A Brutal Murder in Jasper, TX
The recent, brutal murder of James Byrd, Jr. in Jasper, TX (just a few miles away from Vidor) has put the KKK back in the spotlight. While the three suspects charged with Byrd's death may not currently be members of any white supremacist organizations, there are reports they had "Klan" tattoos, and the crime itself seems to have been racially motivated. Of course, the KKK is denying any participation, directly or indirectly, in this tragic incident, and plans to hold a rally in Jasper on June 27 in an effort to improve its public image.
But no amount of rhetoric, including the Klan's statement that, "it does not hate people of color, but loves the white race," cannot make me believe anything other than the fact that the KKK is all about hate. Don't get me wrong, having pride in one's heritage is a good thing, but it should never be at the expense of someone else. It should also be tempered by the realization that one's ancestors probably did a lot wrong in the name of one's culture(s), and we all need to repent for our sins against one another. Finally, one's ethnic pride should include an equal amount of admiration and respect for other cultures. White Pride to the exclusion of Black, Brown, and Yellow Pride is racist.

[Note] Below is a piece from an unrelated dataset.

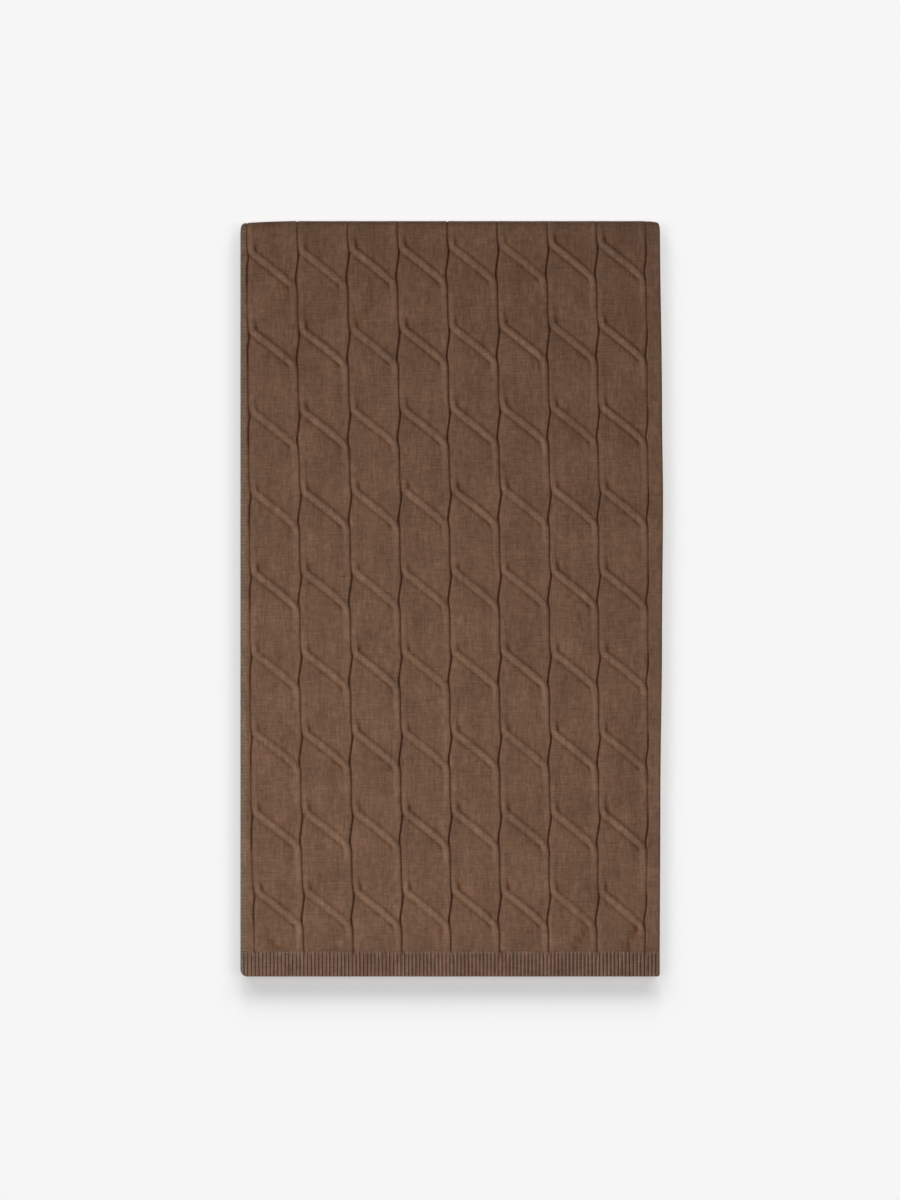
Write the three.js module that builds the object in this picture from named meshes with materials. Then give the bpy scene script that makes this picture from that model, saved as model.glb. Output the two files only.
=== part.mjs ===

The Muslim Nation has responded to the violence in Jasper by offering local African-American residents free weapons. Folks, this is not the answer. The answer is a change of heart. This will only occur with personal and community introspection and repentance. And, Euro-Americans must be the first ones to begin this process. Yes, all people, regardless of their ethnicity, can be and are prejudiced, but only white people can be racist because they have traditionally held the power to systematically carry out discrimination against people of color.